Stored entries:
'''

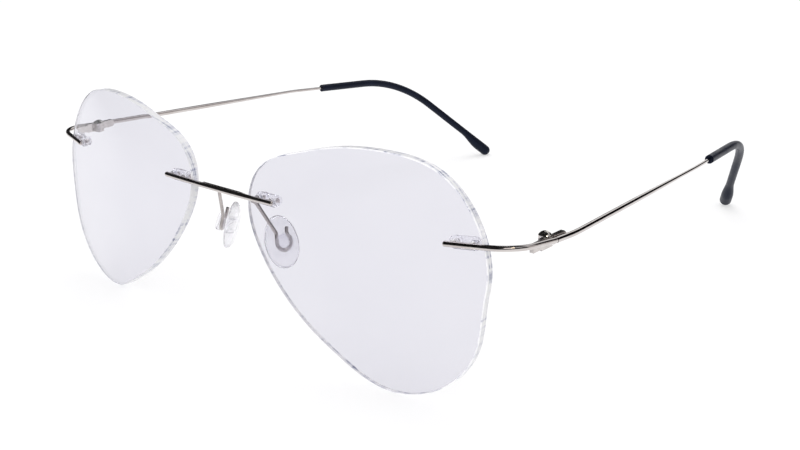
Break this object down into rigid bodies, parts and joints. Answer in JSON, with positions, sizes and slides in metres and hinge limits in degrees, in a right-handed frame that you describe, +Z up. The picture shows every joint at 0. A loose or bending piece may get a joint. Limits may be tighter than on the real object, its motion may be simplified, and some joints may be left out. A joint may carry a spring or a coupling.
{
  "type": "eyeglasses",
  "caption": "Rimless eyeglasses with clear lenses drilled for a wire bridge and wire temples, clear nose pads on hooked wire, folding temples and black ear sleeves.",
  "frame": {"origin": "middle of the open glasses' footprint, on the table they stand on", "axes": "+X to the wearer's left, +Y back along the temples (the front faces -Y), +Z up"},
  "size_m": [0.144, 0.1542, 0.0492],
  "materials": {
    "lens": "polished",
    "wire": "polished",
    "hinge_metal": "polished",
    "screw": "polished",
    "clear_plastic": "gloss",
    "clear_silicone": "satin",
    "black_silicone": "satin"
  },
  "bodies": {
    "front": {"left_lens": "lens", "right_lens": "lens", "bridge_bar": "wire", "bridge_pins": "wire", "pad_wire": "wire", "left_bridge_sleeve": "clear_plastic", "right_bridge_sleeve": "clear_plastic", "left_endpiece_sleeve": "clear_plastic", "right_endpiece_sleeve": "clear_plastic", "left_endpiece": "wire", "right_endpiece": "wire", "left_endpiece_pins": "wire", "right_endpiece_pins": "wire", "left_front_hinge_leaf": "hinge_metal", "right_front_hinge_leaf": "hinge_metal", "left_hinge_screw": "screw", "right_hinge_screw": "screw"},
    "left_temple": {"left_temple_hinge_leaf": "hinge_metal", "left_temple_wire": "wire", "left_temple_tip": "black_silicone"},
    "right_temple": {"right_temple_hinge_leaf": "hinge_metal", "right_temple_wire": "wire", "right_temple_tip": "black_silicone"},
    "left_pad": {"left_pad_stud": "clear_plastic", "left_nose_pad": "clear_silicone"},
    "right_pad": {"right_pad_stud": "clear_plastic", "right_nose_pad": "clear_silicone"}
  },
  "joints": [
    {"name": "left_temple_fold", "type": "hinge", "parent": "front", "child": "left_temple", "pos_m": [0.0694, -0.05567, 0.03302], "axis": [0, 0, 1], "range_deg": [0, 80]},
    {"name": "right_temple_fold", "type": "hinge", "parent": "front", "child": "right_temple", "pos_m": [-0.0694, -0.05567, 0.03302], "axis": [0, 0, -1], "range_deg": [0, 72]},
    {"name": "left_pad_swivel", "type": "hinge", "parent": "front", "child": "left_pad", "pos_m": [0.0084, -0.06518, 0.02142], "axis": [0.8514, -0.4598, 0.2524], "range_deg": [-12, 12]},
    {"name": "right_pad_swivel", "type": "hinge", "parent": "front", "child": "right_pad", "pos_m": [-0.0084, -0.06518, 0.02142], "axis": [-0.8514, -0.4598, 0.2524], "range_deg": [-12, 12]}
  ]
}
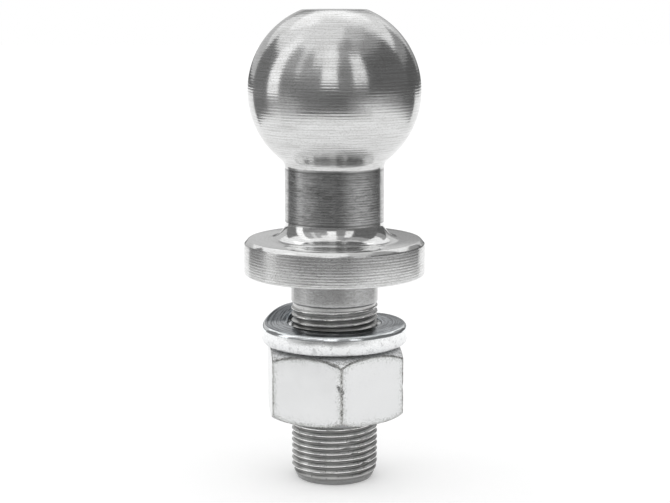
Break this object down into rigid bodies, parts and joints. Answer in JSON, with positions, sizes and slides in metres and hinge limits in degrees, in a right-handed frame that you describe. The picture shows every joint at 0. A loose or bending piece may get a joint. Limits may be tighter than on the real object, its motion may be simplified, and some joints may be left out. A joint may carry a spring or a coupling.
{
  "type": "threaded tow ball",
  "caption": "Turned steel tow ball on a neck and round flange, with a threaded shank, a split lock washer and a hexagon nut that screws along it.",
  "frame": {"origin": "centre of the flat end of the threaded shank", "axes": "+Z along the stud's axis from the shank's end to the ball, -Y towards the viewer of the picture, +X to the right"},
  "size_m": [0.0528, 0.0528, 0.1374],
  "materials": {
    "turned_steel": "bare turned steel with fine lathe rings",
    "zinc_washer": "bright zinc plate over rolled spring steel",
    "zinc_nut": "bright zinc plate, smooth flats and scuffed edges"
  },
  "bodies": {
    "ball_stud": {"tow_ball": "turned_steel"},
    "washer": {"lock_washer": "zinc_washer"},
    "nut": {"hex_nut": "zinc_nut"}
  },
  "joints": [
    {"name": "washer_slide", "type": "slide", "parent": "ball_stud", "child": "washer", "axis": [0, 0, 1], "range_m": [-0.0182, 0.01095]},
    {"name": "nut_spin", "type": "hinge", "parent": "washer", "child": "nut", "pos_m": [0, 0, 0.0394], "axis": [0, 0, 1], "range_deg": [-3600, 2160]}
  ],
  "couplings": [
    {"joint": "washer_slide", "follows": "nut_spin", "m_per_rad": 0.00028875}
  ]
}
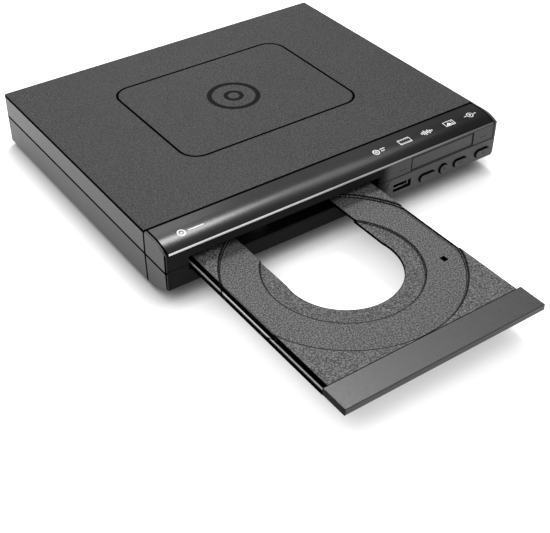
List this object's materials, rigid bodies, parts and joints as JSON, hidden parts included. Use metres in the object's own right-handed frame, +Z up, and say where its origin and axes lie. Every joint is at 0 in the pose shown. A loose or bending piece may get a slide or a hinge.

'''

Instructions for the task
Every entry should be printed again exactly as written.

Exercise result
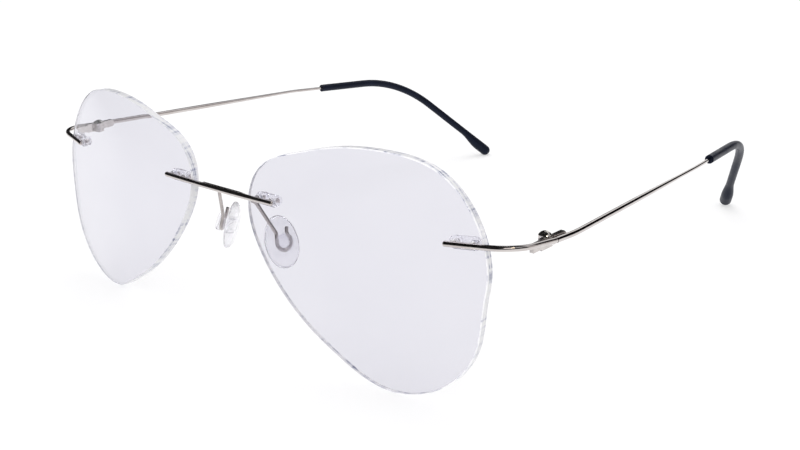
Break this object down into rigid bodies, parts and joints. Answer in JSON, with positions, sizes and slides in metres and hinge limits in degrees, in a right-handed frame that you describe, +Z up. The picture shows every joint at 0. A loose or bending piece may get a joint. Limits may be tighter than on the real object, its motion may be simplified, and some joints may be left out. A joint may carry a spring or a coupling.
{
  "type": "eyeglasses",
  "caption": "Rimless eyeglasses with clear lenses drilled for a wire bridge and wire temples, clear nose pads on hooked wire, folding temples and black ear sleeves.",
  "frame": {"origin": "middle of the open glasses' footprint, on the table they stand on", "axes": "+X to the wearer's left, +Y back along the temples (the front faces -Y), +Z up"},
  "size_m": [0.144, 0.1542, 0.0492],
  "materials": {
    "lens": "polished",
    "wire": "polished",
    "hinge_metal": "polished",
    "screw": "polished",
    "clear_plastic": "gloss",
    "clear_silicone": "satin",
    "black_silicone": "satin"
  },
  "bodies": {
    "front": {"left_lens": "lens", "right_lens": "lens", "bridge_bar": "wire", "bridge_pins": "wire", "pad_wire": "wire", "left_bridge_sleeve": "clear_plastic", "right_bridge_sleeve": "clear_plastic", "left_endpiece_sleeve": "clear_plastic", "right_endpiece_sleeve": "clear_plastic", "left_endpiece": "wire", "right_endpiece": "wire", "left_endpiece_pins": "wire", "right_endpiece_pins": "wire", "left_front_hinge_leaf": "hinge_metal", "right_front_hinge_leaf": "hinge_metal", "left_hinge_screw": "screw", "right_hinge_screw": "screw"},
    "left_temple": {"left_temple_hinge_leaf": "hinge_metal", "left_temple_wire": "wire", "left_temple_tip": "black_silicone"},
    "right_temple": {"right_temple_hinge_leaf": "hinge_metal", "right_temple_wire": "wire", "right_temple_tip": "black_silicone"},
    "left_pad": {"left_pad_stud": "clear_plastic", "left_nose_pad": "clear_silicone"},
    "right_pad": {"right_pad_stud": "clear_plastic", "right_nose_pad": "clear_silicone"}
  },
  "joints": [
    {"name": "left_temple_fold", "type": "hinge", "parent": "front", "child": "left_temple", "pos_m": [0.0694, -0.05567, 0.03302], "axis": [0, 0, 1], "range_deg": [0, 80]},
    {"name": "right_temple_fold", "type": "hinge", "parent": "front", "child": "right_temple", "pos_m": [-0.0694, -0.05567, 0.03302], "axis": [0, 0, -1], "range_deg": [0, 72]},
    {"name": "left_pad_swivel", "type": "hinge", "parent": "front", "child": "left_pad", "pos_m": [0.0084, -0.06518, 0.02142], "axis": [0.8514, -0.4598, 0.2524], "range_deg": [-12, 12]},
    {"name": "right_pad_swivel", "type": "hinge", "parent": "front", "child": "right_pad", "pos_m": [-0.0084, -0.06518, 0.02142], "axis": [-0.8514, -0.4598, 0.2524], "range_deg": [-12, 12]}
  ]
}
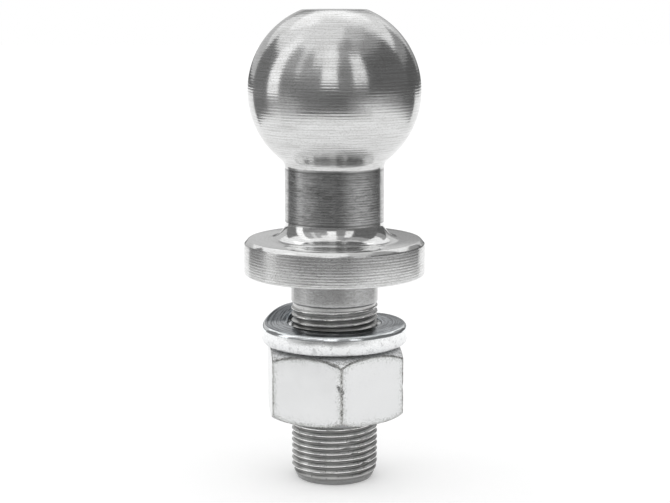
Break this object down into rigid bodies, parts and joints. Answer in JSON, with positions, sizes and slides in metres and hinge limits in degrees, in a right-handed frame that you describe. The picture shows every joint at 0. A loose or bending piece may get a joint. Limits may be tighter than on the real object, its motion may be simplified, and some joints may be left out. A joint may carry a spring or a coupling.
{
  "type": "threaded tow ball",
  "caption": "Turned steel tow ball on a neck and round flange, with a threaded shank, a split lock washer and a hexagon nut that screws along it.",
  "frame": {"origin": "centre of the flat end of the threaded shank", "axes": "+Z along the stud's axis from the shank's end to the ball, -Y towards the viewer of the picture, +X to the right"},
  "size_m": [0.0528, 0.0528, 0.1374],
  "materials": {
    "turned_steel": "bare turned steel with fine lathe rings",
    "zinc_washer": "bright zinc plate over rolled spring steel",
    "zinc_nut": "bright zinc plate, smooth flats and scuffed edges"
  },
  "bodies": {
    "ball_stud": {"tow_ball": "turned_steel"},
    "washer": {"lock_washer": "zinc_washer"},
    "nut": {"hex_nut": "zinc_nut"}
  },
  "joints": [
    {"name": "washer_slide", "type": "slide", "parent": "ball_stud", "child": "washer", "axis": [0, 0, 1], "range_m": [-0.0182, 0.01095]},
    {"name": "nut_spin", "type": "hinge", "parent": "washer", "child": "nut", "pos_m": [0, 0, 0.0394], "axis": [0, 0, 1], "range_deg": [-3600, 2160]}
  ],
  "couplings": [
    {"joint": "washer_slide", "follows": "nut_spin", "m_per_rad": 0.00028875}
  ]
}
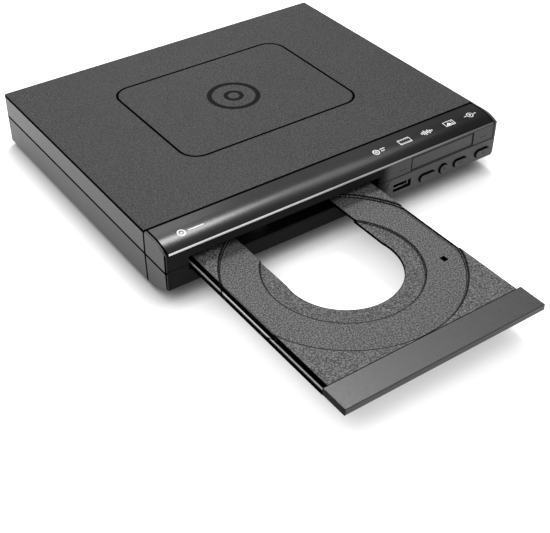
List this object's materials, rigid bodies, parts and joints as JSON, hidden parts included. Use metres in the object's own right-handed frame, +Z up, and say where its origin and axes lie. Every joint is at 0 in the pose shown. A loose or bending piece may get a slide or a hinge.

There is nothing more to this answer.